■ Raw data:
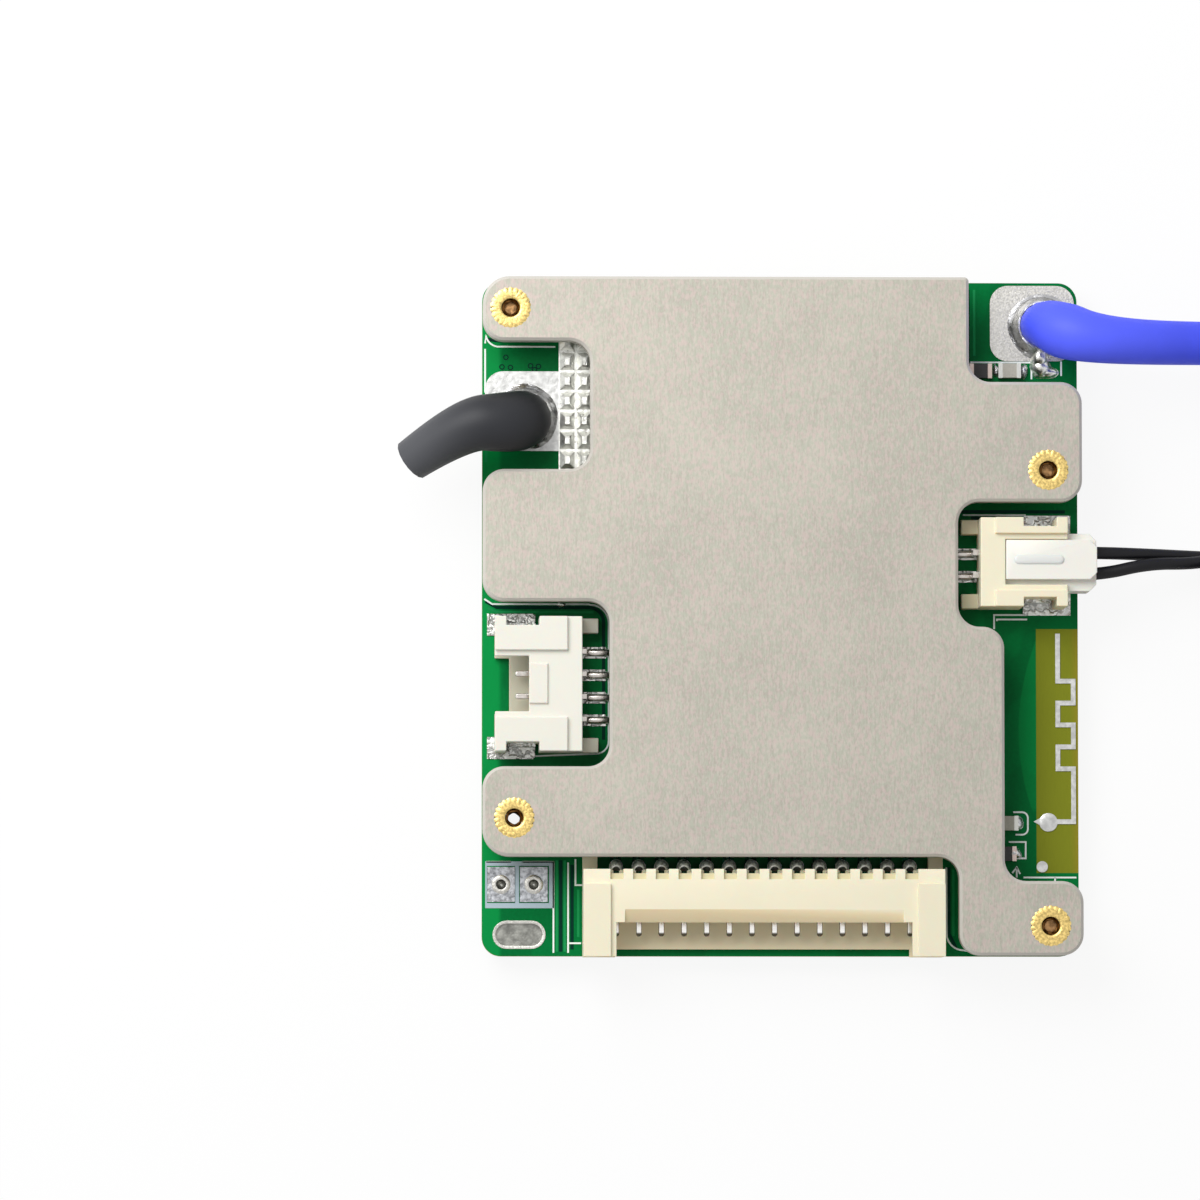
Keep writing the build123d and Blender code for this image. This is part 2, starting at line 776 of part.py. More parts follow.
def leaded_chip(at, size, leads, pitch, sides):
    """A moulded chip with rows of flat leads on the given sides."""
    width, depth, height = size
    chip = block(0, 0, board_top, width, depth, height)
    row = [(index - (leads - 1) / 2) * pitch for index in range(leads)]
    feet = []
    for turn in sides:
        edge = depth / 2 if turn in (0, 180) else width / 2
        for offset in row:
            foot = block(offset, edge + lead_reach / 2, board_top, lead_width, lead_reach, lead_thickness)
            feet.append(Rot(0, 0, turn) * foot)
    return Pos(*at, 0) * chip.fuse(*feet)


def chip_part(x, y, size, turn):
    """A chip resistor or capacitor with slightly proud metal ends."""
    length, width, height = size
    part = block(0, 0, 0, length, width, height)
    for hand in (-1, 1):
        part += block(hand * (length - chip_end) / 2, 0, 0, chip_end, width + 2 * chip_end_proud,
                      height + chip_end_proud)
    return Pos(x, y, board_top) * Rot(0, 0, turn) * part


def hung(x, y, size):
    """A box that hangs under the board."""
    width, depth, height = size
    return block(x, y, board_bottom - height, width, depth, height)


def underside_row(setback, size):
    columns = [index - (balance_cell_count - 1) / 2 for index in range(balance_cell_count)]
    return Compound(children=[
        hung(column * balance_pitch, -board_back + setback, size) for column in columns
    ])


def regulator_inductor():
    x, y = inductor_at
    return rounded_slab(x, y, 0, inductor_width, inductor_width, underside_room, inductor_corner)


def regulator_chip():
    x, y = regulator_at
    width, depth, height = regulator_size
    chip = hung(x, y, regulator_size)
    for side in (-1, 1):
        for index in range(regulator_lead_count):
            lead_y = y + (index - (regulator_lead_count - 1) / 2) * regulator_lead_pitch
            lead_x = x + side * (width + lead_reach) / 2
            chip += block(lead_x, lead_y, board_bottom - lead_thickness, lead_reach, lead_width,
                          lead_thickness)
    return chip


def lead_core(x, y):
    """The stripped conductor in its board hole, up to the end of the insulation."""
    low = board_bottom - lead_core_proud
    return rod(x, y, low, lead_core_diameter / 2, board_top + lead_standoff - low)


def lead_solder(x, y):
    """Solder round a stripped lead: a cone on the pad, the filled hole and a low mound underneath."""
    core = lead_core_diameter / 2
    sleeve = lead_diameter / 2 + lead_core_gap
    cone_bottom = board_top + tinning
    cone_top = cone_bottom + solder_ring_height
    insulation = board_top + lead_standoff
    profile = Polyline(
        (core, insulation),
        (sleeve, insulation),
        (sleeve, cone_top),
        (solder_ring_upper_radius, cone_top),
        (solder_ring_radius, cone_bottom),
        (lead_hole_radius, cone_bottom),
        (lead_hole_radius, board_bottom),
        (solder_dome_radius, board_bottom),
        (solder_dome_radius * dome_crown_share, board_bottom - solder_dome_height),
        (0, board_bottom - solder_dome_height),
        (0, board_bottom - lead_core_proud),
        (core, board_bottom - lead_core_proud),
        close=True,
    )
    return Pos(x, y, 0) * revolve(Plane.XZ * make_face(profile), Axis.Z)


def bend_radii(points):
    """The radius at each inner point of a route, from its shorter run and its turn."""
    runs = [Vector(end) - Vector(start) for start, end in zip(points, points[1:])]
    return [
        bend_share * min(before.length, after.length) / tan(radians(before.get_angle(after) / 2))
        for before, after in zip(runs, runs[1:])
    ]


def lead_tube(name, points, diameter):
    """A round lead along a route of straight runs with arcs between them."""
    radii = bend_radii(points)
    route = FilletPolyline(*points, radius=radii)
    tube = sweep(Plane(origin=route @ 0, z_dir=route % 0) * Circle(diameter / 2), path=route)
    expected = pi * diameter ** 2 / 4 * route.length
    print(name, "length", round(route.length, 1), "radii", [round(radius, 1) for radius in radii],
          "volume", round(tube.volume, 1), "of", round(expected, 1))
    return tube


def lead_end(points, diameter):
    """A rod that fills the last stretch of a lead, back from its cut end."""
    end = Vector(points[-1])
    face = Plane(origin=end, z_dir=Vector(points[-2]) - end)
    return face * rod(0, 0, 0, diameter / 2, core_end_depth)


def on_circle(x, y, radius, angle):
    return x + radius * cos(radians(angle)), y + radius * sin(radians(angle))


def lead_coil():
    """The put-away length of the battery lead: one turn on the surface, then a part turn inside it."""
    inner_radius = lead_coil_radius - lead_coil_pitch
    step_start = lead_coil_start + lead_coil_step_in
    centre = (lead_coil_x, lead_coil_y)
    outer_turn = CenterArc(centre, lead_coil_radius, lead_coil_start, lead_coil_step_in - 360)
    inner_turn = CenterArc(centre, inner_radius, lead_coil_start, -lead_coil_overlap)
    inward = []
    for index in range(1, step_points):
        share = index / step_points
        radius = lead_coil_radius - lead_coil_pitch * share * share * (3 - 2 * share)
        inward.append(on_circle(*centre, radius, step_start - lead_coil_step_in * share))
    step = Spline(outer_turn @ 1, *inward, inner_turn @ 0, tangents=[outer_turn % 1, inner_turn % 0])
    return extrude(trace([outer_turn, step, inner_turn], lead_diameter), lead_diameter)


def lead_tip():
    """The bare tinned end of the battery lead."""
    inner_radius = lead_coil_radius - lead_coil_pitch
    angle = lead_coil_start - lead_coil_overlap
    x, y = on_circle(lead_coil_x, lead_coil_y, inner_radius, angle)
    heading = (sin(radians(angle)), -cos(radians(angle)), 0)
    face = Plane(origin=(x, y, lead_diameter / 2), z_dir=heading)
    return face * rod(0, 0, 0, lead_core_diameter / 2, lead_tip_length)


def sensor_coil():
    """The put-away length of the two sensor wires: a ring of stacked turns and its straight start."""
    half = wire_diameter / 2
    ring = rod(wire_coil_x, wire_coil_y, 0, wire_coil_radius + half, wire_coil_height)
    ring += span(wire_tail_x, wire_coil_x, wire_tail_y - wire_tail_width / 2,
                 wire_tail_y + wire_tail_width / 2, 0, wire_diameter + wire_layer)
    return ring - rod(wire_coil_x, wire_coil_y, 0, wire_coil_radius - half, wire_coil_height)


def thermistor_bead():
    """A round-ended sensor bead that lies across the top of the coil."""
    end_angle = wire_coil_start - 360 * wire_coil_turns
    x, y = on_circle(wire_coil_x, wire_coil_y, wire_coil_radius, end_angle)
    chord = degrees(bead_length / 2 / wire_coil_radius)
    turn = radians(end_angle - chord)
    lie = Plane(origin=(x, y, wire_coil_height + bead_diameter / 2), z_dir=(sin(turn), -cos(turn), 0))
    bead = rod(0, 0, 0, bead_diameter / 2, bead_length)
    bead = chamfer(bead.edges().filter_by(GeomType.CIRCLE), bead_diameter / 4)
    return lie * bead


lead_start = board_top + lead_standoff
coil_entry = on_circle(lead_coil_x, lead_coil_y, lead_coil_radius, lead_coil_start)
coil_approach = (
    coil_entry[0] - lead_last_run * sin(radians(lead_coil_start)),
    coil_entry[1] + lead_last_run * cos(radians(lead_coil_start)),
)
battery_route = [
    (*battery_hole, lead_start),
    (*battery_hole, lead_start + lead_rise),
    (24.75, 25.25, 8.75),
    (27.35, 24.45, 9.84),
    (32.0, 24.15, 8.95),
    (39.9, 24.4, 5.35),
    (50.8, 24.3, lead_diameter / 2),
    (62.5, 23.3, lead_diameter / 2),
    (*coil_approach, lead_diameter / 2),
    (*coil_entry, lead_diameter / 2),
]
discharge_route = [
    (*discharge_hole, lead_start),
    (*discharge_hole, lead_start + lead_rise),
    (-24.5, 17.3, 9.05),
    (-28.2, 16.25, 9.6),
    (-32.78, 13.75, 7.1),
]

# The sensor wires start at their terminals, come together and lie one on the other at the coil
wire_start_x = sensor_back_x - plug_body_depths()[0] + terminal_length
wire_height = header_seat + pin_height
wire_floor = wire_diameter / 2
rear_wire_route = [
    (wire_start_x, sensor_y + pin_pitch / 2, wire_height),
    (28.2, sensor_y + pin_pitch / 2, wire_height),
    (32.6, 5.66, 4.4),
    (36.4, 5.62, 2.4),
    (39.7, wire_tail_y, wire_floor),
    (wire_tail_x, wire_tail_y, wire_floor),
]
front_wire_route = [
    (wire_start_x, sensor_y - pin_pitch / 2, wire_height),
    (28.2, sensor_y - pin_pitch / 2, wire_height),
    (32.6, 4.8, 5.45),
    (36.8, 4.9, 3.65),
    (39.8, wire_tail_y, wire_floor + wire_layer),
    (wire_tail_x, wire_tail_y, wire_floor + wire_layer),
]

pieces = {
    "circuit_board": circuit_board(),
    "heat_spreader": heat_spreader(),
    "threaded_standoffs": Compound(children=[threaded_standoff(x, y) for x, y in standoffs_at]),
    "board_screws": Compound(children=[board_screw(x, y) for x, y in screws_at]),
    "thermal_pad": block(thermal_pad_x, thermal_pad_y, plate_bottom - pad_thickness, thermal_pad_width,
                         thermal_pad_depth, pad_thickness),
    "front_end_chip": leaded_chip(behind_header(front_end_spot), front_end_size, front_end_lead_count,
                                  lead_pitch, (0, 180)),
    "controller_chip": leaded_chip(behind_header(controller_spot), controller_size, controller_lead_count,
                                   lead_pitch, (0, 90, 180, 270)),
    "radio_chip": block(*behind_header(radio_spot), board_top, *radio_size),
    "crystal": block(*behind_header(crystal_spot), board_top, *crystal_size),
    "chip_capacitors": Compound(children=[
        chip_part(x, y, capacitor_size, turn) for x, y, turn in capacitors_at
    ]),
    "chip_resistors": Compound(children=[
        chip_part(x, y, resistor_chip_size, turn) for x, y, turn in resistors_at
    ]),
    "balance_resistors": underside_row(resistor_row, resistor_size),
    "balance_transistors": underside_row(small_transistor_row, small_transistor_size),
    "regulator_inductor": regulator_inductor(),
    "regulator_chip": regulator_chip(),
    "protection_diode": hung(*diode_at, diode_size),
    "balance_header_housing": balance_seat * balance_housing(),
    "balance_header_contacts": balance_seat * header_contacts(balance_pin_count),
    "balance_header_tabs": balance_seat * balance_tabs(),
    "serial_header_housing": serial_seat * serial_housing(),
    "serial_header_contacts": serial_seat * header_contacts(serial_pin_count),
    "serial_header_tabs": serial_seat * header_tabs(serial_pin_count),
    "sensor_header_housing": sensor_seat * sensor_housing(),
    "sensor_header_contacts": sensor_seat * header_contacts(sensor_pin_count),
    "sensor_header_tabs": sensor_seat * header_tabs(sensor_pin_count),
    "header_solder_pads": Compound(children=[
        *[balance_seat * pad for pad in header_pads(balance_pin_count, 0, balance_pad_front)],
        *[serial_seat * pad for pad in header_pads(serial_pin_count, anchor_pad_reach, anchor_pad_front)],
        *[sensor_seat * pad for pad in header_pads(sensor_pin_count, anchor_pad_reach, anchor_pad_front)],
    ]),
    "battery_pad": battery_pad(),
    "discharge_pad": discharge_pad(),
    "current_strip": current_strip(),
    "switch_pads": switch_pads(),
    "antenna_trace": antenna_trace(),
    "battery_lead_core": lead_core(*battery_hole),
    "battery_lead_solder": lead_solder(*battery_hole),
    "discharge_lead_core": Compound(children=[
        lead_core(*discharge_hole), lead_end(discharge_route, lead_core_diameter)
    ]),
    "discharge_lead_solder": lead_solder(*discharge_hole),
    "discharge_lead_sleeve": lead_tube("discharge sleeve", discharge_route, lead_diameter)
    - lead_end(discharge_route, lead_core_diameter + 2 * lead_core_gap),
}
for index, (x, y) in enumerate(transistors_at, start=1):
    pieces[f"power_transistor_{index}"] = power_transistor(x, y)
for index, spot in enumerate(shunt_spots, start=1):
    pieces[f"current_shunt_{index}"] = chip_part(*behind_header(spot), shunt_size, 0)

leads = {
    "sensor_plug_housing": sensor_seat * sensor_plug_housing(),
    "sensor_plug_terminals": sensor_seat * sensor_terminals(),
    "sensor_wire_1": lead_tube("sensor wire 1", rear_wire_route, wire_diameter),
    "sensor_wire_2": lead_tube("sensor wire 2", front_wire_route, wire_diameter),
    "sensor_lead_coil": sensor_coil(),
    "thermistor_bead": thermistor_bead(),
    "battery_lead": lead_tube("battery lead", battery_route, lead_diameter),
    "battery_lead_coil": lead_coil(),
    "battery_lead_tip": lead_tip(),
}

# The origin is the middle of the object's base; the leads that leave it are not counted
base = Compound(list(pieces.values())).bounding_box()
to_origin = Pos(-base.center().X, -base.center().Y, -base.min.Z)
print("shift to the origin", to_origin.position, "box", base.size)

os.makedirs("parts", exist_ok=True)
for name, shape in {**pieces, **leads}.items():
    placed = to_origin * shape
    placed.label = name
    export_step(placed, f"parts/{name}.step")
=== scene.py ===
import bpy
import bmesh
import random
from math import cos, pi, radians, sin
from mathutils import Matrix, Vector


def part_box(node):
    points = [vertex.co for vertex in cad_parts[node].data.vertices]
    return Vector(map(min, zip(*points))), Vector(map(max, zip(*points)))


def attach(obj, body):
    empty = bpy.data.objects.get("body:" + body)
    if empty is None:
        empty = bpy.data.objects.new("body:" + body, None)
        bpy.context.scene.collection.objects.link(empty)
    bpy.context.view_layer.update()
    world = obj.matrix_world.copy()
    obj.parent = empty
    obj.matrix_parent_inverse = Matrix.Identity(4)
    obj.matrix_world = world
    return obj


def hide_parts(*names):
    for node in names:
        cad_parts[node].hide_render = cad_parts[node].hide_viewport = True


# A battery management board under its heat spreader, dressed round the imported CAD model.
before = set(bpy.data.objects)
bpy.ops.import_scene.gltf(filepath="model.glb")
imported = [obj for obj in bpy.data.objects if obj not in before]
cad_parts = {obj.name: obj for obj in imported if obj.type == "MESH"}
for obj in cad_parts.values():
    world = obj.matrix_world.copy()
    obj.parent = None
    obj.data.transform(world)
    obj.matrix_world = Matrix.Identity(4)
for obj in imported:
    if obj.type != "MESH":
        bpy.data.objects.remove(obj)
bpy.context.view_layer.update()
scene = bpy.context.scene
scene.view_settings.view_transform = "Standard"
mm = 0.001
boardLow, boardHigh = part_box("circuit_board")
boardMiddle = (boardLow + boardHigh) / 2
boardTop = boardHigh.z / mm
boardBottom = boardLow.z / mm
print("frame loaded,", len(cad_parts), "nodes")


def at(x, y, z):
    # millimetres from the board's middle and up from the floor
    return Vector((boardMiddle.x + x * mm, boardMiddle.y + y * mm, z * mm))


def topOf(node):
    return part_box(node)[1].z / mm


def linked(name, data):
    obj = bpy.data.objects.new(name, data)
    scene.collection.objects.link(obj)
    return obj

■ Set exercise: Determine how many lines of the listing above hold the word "update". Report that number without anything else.

■ Expected answer: 2